Dry Ice or Techni-Ice
You will want to pack your breastmilk with some sort of cooling agent in order to preserve freshness and ensure that the milk arrives frozen. There are two major choices for this; dry ice or techni-ice.
Dry ice is a slow release temperature-controlling agent that allows frozen breastmilk to stay cold for an extended period of time. While most grocery stores have some selection of dry ice, it’s best to have a plan and certain source in mind before you try to prepare a shipment. The Dry Ice Directory, http://www.dryicedirectory.com/, is a great resource for finding a retailer near your home.
Techni-ice is a newer product that comes in “ice pack” type packs that can be placed directly inside of the shipping cooler. This product is available in both single time use as well as reusable packs. This option typically involves less set up and prep time, and is gaining in popularity with surrogates and intended parents quite quickly! Learn more here: http://www.dryicepacks.com/scripts/default.asp.

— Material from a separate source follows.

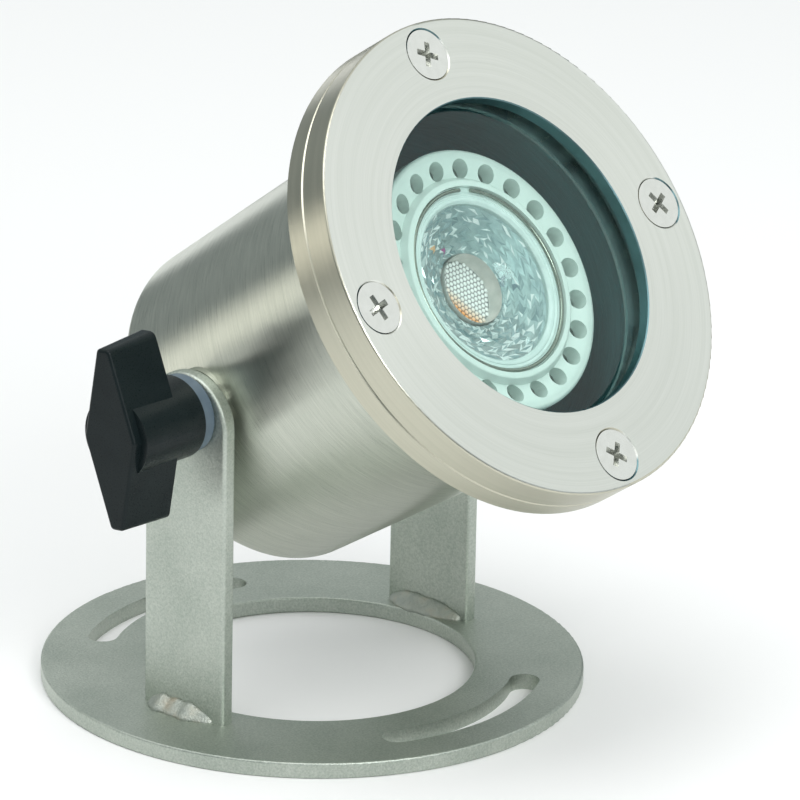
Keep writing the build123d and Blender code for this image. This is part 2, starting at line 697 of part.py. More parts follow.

When shipping breastmilk you’ll want to do a little research before dropping that first box off for shipment. Shipments, whether sent via UPS, FedEx, or USPS, need to be sent via 2 day or overnight mail. In some cases however, depending on how far apart you live from your intended parents, you may be able to save some money by sending the shipment via standard ground. The important thing to remember is that it needs to arrive within 48 hours of leaving your hands. It is acceptable and encouraged to ask for a delivery estimate or guarantee before you choose the carrier you will ship with.
Generally, a flat payment fee for pumping will be discussed during your matching process and may be included in your contract. The intended parents also typically cover the cost of all supplies and shipping associated with the process. If you have additional questions, don’t be afraid to ask your Case Specialist. Most have worked with other surrogates through this arrangement, and may be able to offer hints and tips to make the process even simpler for you.